◆ WHAT THE TASK ASKS
Transcribe only the lines of the listing below from the one holding "back_plate();" through the one holding "imported = [obj", inclusive, without any change.
____ RECORDED INFORMATION
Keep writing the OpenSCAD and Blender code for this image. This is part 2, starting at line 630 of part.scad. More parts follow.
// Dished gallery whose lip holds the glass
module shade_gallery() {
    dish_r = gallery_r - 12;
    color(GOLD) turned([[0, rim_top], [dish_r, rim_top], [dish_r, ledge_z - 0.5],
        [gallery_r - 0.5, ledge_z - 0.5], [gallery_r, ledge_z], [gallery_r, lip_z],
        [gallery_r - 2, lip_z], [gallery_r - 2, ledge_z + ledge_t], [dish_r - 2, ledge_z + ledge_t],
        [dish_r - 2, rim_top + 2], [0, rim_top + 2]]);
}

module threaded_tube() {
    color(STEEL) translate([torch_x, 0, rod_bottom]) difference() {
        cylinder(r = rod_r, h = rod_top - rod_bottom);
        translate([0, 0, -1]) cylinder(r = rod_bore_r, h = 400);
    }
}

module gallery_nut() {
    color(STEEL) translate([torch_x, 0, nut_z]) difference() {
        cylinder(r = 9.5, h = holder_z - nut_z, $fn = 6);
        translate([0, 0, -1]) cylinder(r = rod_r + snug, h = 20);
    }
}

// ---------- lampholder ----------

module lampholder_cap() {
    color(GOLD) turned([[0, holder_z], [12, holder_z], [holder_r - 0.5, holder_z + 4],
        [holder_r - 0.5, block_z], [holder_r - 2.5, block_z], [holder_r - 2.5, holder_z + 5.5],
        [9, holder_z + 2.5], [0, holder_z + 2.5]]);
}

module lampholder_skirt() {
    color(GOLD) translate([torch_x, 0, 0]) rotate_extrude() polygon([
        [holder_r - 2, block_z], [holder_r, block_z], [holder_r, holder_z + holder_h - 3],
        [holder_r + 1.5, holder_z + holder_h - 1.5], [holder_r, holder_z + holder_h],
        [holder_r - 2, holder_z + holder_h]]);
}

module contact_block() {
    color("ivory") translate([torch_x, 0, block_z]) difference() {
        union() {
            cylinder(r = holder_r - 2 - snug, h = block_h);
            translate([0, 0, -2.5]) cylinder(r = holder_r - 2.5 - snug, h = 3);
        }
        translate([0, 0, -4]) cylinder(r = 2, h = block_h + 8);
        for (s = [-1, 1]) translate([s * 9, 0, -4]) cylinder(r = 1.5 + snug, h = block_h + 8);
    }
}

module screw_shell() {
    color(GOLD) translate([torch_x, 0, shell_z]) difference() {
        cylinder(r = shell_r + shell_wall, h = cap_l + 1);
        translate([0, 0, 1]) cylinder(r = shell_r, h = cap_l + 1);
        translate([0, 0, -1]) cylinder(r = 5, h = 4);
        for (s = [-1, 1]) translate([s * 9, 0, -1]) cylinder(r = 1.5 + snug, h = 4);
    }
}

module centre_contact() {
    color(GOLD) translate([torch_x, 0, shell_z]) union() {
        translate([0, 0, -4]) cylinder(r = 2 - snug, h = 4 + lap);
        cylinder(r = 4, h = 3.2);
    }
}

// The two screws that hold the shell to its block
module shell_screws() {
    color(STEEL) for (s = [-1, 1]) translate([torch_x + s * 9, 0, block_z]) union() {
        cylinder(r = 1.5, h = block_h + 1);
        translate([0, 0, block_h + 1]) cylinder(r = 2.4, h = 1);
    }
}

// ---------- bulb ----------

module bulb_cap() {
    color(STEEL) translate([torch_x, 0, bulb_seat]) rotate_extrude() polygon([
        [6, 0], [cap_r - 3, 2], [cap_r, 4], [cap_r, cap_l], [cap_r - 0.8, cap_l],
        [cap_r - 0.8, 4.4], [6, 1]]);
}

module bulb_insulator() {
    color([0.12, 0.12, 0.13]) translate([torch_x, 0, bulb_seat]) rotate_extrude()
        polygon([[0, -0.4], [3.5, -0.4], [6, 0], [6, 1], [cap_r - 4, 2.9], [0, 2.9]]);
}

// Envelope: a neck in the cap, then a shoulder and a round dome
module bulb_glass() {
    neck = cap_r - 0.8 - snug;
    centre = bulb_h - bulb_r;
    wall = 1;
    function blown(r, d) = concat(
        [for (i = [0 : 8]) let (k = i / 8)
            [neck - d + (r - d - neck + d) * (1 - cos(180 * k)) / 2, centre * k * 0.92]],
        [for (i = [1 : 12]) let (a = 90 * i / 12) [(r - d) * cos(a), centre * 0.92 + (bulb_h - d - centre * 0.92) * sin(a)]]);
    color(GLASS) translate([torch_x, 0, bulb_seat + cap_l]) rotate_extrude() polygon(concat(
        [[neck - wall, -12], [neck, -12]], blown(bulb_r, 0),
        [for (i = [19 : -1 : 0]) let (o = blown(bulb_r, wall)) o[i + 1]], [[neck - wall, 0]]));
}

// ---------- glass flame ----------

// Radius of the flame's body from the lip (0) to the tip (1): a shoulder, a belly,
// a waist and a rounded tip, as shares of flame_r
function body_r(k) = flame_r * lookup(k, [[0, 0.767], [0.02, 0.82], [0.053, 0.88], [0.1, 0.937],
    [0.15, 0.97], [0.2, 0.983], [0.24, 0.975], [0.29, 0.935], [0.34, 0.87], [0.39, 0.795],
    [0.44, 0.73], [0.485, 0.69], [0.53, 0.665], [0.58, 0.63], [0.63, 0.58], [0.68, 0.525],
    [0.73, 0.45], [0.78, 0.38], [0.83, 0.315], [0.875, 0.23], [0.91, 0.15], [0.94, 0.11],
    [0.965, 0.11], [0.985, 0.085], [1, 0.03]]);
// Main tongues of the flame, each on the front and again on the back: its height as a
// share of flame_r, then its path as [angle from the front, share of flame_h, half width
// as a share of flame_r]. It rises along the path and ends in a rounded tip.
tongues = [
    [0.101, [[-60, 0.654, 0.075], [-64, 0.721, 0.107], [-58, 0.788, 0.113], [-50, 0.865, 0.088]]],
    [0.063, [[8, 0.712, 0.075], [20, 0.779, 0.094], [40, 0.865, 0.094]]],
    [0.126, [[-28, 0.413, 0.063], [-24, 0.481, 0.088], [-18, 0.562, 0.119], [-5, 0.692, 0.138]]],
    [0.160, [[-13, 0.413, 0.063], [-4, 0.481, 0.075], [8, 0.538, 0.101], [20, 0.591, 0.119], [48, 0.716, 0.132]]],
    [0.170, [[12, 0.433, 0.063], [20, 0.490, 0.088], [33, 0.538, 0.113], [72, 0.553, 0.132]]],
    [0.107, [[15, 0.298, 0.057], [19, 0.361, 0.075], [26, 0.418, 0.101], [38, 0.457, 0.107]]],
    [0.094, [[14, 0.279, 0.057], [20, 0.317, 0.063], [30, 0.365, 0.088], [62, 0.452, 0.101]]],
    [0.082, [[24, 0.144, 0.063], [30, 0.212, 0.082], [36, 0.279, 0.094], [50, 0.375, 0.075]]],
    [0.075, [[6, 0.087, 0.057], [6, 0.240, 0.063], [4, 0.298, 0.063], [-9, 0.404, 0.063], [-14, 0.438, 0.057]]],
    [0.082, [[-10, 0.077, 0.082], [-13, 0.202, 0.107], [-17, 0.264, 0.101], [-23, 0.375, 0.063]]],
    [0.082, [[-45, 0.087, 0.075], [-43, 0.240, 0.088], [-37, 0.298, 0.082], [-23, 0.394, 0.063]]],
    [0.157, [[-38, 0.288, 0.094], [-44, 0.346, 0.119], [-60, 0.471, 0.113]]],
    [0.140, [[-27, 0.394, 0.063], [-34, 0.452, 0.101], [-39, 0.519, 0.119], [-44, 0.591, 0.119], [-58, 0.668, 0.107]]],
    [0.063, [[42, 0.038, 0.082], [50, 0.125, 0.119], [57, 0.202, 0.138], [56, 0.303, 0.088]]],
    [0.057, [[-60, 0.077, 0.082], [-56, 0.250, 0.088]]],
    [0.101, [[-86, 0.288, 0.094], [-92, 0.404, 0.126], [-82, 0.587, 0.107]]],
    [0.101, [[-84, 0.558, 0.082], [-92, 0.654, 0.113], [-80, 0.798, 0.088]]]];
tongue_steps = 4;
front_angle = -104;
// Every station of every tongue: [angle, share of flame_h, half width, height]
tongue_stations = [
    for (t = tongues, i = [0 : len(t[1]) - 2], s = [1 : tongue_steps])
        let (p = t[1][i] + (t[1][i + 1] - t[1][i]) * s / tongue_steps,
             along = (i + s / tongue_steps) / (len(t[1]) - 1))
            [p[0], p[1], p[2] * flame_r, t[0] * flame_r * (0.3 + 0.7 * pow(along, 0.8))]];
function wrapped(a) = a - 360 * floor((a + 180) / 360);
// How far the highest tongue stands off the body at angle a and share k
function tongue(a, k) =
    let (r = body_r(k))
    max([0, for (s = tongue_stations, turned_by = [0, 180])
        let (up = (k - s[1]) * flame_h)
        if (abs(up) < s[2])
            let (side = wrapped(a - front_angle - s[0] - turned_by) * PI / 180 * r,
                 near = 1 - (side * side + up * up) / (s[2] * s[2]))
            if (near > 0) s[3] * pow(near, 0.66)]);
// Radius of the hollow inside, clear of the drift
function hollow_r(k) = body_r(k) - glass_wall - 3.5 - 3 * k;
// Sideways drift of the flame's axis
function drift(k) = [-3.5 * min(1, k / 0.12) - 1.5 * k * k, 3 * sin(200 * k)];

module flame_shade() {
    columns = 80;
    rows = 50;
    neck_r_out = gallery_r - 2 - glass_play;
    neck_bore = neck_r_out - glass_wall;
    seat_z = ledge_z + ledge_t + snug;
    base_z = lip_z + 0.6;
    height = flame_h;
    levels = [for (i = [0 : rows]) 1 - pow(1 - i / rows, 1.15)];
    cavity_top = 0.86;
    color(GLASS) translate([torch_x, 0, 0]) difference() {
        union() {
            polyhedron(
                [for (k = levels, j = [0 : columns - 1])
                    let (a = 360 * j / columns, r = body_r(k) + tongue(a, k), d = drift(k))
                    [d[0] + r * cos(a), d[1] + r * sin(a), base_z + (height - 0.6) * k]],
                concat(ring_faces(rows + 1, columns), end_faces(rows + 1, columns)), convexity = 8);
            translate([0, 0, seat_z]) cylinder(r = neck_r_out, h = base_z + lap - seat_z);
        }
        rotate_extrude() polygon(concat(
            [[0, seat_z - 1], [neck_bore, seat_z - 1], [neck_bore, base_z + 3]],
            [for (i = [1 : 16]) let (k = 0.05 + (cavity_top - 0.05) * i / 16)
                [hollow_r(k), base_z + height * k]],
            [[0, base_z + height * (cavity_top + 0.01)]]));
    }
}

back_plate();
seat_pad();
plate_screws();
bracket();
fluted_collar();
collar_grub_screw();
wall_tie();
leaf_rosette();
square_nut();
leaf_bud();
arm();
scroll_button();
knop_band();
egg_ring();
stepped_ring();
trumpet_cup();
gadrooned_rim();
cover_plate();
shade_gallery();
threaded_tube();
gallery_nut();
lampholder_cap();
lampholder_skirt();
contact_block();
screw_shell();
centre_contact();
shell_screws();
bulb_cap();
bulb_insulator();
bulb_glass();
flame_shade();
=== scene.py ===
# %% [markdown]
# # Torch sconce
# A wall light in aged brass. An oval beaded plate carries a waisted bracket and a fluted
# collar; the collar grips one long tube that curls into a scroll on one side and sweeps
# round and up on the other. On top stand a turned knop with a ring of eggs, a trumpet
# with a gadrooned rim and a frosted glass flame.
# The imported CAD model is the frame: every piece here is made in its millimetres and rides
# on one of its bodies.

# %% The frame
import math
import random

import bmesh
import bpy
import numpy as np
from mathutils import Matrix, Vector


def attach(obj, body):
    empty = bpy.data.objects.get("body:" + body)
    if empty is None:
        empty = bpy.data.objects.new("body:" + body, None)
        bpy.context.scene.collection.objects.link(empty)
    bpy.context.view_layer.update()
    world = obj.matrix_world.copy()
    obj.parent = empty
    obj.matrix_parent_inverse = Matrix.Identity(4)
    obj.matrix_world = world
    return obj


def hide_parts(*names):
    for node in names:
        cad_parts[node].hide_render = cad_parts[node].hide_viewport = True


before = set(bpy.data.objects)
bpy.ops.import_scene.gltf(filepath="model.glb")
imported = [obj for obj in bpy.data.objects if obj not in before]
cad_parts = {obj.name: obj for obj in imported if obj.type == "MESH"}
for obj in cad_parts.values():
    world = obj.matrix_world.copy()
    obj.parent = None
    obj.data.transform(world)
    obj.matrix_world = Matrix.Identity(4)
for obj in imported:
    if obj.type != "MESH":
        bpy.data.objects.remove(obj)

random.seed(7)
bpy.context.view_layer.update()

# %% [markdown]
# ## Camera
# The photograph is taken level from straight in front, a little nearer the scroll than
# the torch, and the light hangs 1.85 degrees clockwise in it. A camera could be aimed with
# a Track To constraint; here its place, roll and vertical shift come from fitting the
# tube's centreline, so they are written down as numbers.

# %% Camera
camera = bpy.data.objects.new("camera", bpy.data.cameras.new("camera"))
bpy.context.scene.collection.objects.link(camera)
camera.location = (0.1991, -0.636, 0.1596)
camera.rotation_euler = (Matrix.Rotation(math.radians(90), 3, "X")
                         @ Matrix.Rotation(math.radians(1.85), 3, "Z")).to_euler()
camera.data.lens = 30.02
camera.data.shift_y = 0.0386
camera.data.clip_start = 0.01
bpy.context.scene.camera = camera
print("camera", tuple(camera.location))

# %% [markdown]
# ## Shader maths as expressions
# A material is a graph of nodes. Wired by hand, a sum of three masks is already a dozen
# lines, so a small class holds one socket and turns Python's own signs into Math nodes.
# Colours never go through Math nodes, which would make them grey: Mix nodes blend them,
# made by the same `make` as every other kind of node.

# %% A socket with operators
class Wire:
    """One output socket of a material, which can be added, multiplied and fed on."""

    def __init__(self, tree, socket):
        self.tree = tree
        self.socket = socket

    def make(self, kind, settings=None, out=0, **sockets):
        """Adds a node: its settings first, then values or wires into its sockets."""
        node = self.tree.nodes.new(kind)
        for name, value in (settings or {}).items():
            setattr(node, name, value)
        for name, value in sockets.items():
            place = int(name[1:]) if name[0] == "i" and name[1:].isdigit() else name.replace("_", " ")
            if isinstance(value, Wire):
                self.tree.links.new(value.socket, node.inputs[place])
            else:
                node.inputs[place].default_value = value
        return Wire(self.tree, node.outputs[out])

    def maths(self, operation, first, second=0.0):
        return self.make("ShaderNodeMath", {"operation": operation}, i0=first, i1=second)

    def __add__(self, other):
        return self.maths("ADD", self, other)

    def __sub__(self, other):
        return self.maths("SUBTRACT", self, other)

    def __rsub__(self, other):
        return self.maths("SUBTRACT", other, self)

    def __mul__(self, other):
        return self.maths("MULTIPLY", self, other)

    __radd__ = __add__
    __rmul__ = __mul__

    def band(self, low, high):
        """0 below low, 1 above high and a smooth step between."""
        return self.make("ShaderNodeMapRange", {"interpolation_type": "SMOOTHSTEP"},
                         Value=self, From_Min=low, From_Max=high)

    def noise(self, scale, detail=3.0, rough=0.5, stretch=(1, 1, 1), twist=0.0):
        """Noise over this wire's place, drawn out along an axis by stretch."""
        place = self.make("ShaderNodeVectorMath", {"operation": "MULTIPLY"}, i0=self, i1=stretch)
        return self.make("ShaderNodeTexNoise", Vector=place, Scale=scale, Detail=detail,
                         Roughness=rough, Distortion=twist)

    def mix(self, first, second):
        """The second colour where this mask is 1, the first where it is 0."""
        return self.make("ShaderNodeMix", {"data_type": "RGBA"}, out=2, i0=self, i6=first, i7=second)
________
◆ RESULT BELOW
back_plate();
seat_pad();
plate_screws();
bracket();
fluted_collar();
collar_grub_screw();
wall_tie();
leaf_rosette();
square_nut();
leaf_bud();
arm();
scroll_button();
knop_band();
egg_ring();
stepped_ring();
trumpet_cup();
gadrooned_rim();
cover_plate();
shade_gallery();
threaded_tube();
gallery_nut();
lampholder_cap();
lampholder_skirt();
contact_block();
screw_shell();
centre_contact();
shell_screws();
bulb_cap();
bulb_insulator();
bulb_glass();
flame_shade();
=== scene.py ===
# %% [markdown]
# # Torch sconce
# A wall light in aged brass. An oval beaded plate carries a waisted bracket and a fluted
# collar; the collar grips one long tube that curls into a scroll on one side and sweeps
# round and up on the other. On top stand a turned knop with a ring of eggs, a trumpet
# with a gadrooned rim and a frosted glass flame.
# The imported CAD model is the frame: every piece here is made in its millimetres and rides
# on one of its bodies.

# %% The frame
import math
import random

import bmesh
import bpy
import numpy as np
from mathutils import Matrix, Vector


def attach(obj, body):
    empty = bpy.data.objects.get("body:" + body)
    if empty is None:
        empty = bpy.data.objects.new("body:" + body, None)
        bpy.context.scene.collection.objects.link(empty)
    bpy.context.view_layer.update()
    world = obj.matrix_world.copy()
    obj.parent = empty
    obj.matrix_parent_inverse = Matrix.Identity(4)
    obj.matrix_world = world
    return obj


def hide_parts(*names):
    for node in names:
        cad_parts[node].hide_render = cad_parts[node].hide_viewport = True


before = set(bpy.data.objects)
bpy.ops.import_scene.gltf(filepath="model.glb")
imported = [obj for obj in bpy.data.objects if obj not in before]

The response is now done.